[start INPUT RECORDS]
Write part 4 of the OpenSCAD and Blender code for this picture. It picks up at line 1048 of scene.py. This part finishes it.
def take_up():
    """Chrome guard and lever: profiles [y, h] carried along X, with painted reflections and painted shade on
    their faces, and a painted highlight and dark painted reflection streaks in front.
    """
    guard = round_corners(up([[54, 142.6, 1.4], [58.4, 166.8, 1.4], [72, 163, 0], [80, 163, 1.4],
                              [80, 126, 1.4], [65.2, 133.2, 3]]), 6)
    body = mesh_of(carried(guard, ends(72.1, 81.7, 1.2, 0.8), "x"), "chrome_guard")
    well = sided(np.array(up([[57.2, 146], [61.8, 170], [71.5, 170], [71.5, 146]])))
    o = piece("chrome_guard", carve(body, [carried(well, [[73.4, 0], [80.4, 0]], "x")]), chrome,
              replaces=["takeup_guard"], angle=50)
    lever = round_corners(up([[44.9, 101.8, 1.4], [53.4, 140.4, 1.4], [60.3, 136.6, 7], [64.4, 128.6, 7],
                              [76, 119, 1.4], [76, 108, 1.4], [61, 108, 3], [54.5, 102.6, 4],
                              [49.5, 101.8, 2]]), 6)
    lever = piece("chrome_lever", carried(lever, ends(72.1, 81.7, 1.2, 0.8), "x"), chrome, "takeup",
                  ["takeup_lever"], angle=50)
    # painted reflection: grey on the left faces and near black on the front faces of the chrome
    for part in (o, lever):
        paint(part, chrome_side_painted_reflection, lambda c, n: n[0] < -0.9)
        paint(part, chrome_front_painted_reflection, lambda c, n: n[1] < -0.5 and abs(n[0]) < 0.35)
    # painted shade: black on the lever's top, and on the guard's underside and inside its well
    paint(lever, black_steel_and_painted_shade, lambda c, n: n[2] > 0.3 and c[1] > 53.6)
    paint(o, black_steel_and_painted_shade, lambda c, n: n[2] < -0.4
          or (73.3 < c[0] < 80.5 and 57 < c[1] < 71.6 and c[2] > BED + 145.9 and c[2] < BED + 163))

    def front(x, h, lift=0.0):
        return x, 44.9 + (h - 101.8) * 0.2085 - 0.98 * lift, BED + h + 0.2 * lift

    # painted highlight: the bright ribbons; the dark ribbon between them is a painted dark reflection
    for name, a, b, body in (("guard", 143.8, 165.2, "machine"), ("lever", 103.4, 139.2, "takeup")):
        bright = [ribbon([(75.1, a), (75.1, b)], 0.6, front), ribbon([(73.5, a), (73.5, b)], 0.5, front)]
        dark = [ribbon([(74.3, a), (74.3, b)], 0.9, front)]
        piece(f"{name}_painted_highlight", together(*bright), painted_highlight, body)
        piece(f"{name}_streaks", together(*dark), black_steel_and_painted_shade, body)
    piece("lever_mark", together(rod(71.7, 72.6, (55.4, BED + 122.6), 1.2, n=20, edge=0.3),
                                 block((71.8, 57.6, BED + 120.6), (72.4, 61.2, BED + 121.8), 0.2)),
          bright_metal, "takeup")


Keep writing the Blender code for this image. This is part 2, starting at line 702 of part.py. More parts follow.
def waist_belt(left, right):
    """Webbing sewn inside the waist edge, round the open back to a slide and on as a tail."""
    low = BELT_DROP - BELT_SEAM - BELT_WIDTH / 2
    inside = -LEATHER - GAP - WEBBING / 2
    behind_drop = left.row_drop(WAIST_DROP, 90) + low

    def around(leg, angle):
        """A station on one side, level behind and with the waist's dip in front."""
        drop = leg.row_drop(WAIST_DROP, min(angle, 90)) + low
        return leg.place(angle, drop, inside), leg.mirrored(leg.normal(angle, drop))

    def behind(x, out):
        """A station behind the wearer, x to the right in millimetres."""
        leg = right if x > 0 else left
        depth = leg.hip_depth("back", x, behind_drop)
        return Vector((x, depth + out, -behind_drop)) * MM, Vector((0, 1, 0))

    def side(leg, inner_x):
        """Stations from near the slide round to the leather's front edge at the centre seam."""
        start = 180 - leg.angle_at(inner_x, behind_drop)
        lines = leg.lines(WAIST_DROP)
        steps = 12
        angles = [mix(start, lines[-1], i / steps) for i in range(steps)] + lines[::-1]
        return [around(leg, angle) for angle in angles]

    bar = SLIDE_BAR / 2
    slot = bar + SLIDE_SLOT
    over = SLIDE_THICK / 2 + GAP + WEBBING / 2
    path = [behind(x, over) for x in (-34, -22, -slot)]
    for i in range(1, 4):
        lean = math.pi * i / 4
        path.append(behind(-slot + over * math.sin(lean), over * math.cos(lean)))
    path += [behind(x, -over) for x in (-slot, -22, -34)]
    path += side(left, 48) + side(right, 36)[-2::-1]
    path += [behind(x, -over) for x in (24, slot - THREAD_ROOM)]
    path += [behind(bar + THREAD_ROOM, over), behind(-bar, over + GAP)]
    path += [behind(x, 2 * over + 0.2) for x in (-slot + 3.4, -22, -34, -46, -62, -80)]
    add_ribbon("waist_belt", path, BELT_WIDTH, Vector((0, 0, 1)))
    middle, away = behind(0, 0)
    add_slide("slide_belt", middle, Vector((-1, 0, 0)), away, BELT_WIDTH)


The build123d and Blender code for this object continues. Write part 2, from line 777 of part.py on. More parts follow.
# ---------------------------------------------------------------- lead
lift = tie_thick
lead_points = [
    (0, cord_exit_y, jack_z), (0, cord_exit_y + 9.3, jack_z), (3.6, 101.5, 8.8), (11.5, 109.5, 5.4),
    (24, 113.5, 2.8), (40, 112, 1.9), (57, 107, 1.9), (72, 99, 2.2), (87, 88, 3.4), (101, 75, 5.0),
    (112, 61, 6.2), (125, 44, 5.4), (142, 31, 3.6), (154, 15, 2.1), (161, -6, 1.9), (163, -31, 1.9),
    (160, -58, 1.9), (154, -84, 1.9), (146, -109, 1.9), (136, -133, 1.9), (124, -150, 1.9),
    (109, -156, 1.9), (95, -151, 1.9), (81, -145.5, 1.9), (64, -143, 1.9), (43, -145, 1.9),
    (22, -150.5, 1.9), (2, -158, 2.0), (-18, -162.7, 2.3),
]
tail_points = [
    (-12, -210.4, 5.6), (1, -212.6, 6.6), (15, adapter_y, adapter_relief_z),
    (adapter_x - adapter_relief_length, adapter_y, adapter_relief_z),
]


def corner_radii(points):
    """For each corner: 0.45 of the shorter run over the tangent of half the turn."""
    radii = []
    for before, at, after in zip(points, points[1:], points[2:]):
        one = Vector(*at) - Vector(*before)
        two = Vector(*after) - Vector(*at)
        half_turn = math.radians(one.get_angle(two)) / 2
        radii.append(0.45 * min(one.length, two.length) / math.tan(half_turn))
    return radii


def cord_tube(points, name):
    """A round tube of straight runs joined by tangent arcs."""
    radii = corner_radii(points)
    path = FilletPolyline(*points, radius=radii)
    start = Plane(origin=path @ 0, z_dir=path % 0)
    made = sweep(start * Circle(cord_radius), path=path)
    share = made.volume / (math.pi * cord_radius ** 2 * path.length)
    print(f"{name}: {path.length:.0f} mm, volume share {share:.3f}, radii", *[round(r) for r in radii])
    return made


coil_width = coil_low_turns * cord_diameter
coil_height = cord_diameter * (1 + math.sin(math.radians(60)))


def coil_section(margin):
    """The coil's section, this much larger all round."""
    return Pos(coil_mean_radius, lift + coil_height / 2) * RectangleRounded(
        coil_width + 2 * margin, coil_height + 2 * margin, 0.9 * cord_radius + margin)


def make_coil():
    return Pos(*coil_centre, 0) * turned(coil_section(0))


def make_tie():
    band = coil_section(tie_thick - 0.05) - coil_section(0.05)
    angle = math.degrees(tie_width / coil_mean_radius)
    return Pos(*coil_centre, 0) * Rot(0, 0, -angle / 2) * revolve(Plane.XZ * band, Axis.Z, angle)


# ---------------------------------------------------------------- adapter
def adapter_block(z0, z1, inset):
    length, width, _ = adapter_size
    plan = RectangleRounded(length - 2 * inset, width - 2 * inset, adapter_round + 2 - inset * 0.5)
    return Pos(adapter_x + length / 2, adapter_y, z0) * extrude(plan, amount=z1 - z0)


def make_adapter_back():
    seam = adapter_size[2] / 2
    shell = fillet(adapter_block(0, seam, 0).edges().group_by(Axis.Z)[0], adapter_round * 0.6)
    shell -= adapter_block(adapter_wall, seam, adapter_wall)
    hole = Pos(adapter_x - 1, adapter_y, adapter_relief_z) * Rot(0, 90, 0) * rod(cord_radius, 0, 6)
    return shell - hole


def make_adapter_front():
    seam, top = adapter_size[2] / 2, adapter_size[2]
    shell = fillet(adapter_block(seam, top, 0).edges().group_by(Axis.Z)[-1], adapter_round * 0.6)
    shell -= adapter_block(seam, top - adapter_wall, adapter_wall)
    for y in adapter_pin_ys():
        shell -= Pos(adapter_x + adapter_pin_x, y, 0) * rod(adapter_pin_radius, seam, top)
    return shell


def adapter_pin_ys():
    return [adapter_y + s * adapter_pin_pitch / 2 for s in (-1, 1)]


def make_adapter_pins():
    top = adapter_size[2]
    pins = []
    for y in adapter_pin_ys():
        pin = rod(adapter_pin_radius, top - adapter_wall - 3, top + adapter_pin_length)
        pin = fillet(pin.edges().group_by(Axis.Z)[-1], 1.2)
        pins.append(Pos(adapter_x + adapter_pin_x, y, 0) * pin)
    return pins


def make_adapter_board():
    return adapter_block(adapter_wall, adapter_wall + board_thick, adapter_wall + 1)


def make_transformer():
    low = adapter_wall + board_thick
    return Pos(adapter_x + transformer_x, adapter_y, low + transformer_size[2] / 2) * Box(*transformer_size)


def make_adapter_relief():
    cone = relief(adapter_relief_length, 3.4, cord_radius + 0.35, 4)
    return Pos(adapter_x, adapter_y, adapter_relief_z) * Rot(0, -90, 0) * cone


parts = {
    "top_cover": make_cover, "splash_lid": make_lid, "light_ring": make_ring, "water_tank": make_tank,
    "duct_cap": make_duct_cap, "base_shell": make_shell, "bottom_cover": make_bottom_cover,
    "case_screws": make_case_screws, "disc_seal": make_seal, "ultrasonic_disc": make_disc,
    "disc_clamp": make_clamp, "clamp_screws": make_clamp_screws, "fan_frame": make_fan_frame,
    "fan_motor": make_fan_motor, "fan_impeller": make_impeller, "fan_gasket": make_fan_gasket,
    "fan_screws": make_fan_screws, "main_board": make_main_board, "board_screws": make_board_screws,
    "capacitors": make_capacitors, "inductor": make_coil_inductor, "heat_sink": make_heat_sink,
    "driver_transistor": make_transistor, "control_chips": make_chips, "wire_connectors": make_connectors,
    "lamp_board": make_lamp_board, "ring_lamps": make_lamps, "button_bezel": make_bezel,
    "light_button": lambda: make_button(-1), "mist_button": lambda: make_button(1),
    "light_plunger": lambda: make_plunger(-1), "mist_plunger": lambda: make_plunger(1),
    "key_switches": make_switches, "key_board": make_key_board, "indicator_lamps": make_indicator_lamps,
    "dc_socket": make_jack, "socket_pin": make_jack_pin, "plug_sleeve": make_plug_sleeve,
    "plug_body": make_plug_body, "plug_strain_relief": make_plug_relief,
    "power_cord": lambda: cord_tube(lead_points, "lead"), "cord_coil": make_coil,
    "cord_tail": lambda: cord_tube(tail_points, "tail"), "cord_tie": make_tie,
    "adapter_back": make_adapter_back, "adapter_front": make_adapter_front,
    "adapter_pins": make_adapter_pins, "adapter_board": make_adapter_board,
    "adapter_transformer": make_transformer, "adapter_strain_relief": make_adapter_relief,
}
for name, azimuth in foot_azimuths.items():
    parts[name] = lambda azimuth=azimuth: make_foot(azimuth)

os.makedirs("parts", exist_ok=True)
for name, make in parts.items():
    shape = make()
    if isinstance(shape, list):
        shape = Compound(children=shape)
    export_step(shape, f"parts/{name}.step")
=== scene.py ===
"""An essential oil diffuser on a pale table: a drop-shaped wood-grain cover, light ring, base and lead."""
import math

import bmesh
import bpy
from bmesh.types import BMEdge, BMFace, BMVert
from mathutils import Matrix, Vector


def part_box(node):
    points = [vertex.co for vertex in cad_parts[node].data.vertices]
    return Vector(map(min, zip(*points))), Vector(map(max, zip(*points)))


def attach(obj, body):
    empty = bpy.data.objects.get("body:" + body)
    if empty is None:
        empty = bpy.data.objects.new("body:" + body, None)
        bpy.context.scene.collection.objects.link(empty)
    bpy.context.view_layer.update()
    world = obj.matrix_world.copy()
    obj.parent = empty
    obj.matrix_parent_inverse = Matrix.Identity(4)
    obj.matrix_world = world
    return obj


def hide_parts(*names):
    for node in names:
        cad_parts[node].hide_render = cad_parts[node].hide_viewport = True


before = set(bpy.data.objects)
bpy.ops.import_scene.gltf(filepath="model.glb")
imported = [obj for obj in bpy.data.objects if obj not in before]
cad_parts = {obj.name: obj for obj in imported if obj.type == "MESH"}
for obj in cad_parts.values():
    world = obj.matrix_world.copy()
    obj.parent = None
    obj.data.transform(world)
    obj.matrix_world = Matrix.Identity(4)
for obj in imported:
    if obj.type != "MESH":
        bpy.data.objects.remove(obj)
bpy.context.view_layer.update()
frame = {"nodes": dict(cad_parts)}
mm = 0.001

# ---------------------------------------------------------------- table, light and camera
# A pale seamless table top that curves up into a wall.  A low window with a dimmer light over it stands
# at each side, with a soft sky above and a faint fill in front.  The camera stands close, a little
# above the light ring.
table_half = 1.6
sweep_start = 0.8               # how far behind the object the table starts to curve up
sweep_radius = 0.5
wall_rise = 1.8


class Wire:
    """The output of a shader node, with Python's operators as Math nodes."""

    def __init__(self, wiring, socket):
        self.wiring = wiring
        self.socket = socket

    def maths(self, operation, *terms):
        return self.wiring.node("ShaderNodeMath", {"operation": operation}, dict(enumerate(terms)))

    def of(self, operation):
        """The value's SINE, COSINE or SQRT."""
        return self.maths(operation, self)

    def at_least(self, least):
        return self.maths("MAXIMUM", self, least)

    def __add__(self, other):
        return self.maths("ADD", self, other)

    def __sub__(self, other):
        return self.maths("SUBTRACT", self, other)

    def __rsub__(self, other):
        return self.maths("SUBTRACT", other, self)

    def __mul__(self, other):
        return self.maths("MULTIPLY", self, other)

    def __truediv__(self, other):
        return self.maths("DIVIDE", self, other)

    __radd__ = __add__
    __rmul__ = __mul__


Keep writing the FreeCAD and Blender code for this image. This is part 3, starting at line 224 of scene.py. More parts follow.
[end INPUT RECORDS]
**STATED EXERCISE:** Exactly as written, quote the lines from the one that has "for name, make" down to the one that has "bpy.data.objects.remove(obj)", and include both.

**RESULT:**
for name, make in parts.items():
    shape = make()
    if isinstance(shape, list):
        shape = Compound(children=shape)
    export_step(shape, f"parts/{name}.step")
=== scene.py ===
"""An essential oil diffuser on a pale table: a drop-shaped wood-grain cover, light ring, base and lead."""
import math

import bmesh
import bpy
from bmesh.types import BMEdge, BMFace, BMVert
from mathutils import Matrix, Vector


def part_box(node):
    points = [vertex.co for vertex in cad_parts[node].data.vertices]
    return Vector(map(min, zip(*points))), Vector(map(max, zip(*points)))


def attach(obj, body):
    empty = bpy.data.objects.get("body:" + body)
    if empty is None:
        empty = bpy.data.objects.new("body:" + body, None)
        bpy.context.scene.collection.objects.link(empty)
    bpy.context.view_layer.update()
    world = obj.matrix_world.copy()
    obj.parent = empty
    obj.matrix_parent_inverse = Matrix.Identity(4)
    obj.matrix_world = world
    return obj


def hide_parts(*names):
    for node in names:
        cad_parts[node].hide_render = cad_parts[node].hide_viewport = True


before = set(bpy.data.objects)
bpy.ops.import_scene.gltf(filepath="model.glb")
imported = [obj for obj in bpy.data.objects if obj not in before]
cad_parts = {obj.name: obj for obj in imported if obj.type == "MESH"}
for obj in cad_parts.values():
    world = obj.matrix_world.copy()
    obj.parent = None
    obj.data.transform(world)
    obj.matrix_world = Matrix.Identity(4)
for obj in imported:
    if obj.type != "MESH":
        bpy.data.objects.remove(obj)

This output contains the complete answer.